I’m not really in a position to judge, but what is remarkable is the fact that, at a time when it could not possibly have been able to provide any evidence, the Turkish government came out and said that it was all a Gülen conspiracy and used this accusation for its own political ends.

So, it seems it’s not only powerless citizens that create and believe in conspiracy theories but also decision makers and powerful politicians.

There’s nothing unusual about that. What is more unusual is that over the last twenty years, conspiracy theorists haven’t held power in Germany, France or the US. As long as conspiracy theories are seen as legitimate by the mainstream, they will always be bandied about by the powerful, even in the Western world. Every American President, from George Washington to Dwight D. Eisenhower, was a conspiracy theorist and there’s plenty of evidence to support that assertion. So Donald Trump is not an exception, he’s basically just a return to the former mould.

Every American President, from George Washington to Dwight D. Eisenhower, was a conspiracy theorist.

Outside of the Western world, including in Eastern Europe and the Middle East, conspiracy theories have remained a tool for the exercise of power. This was certainly the case in Iran under President Mahmoud Ahmadinejad. We see it today in Russia and Turkey too. What’s difficult to ascertain in each individual case is whether the theories seek to cynically instrumentalise a situation and those involved know that it doesn’t add up, or whether the people who come up with the theories actually believe them. US Senator Joe McCarthy is a fine example of the latter. He tapped into the theory of the Communist infiltration of America for so long, he convinced himself the infiltration had in fact taken place.           

What’s the best way to address conspiracy theories?
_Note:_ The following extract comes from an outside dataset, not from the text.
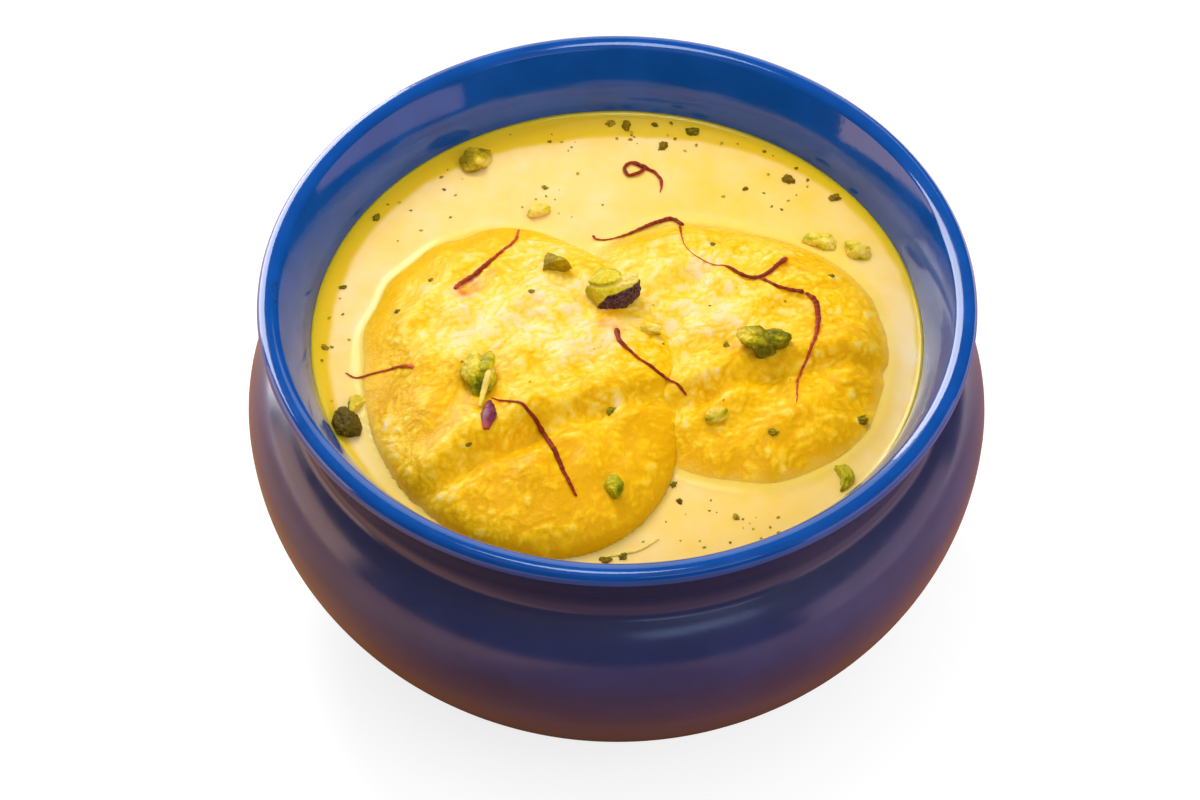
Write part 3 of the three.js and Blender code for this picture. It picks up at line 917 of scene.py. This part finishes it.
def nut_detail(nut, ball, place, seed):
    """A nut's relief in mm, and its values: tone, skin and brown."""
    turned_ball = rotated(ball, nut.turn)
    face = np.stack([turned_ball[:, 0], 0.78 * turned_ball[:, 1] + 0.63 * turned_ball[:, 2]], axis=1)
    coarse, fine = noise(place / 1.9 + seed), noise(place / 0.8 + seed)
    crumbly = 0.3 * coarse + 0.2 * fine + 0.1 * noise(place / 0.4 + seed)
    speckle = noise(place + 7) + 0.9 * noise(place / 0.45)
    if nut.name == "skinned_half":
        height, tint, skin = half_nut(face, place)
        height = height + 0.3 * crumbly
    else:
        height = crumbly + blobs(face, nut.knobs)
        tint = blobs(face, nut.tints)
        skin = np.zeros(len(ball))
    tone = nut.tone + nut.mottle * (0.11 * speckle + 0.05 * fine) + tint
    brown = nut.brown + 0.25 * coarse
    return height, {"tone": np.clip(tone, 0, 1), "skin": skin, "brown": np.clip(brown, 0, 1)}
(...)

I don’t think that there is a best way. Some say you shouldn’t enter into a discussion with those spreading racist, sexist or anti-Semitic conspiracy theories that push the bounds of what society finds acceptable. But is it really good to have a society that’s so fragmented, it’s impossible to hold a conversation. So I generally think it’s important to stay engaged and show that you take people’s concerns seriously, even if you don’t believe everything that you’re hearing.

Here’s what I do – I receive quite a lot of mail, including from conspiracy theorists. Some messages are very offensive, so I don’t reply. But if someone writes me a polite email, I respond by saying: ‘Thank you very much for contacting me. First of all, let me say that I see things a little differently’. I then write ten lines, and they usually write ten pages back to me an hour or so later. I often don’t have time to go through all the finer points but I at least write back to them saying: ‘I’m sorry. I really don’t have the time to write back to you’. Often the response is very positive.

We also need to tell people, through education and training, about how conspiracy theories work and why they mostly don’t reflect reality but distort it. We should also encourage people to think critically.

What’s been the most successful political conspiracy theory?

The most successful conspiracy theory – in its different articulations – is probably the anti-Semitic conspiracy theory. In Germany, it brought a regime to power that ruled for a long time, with the disastrous consequences that we’re all familiar with.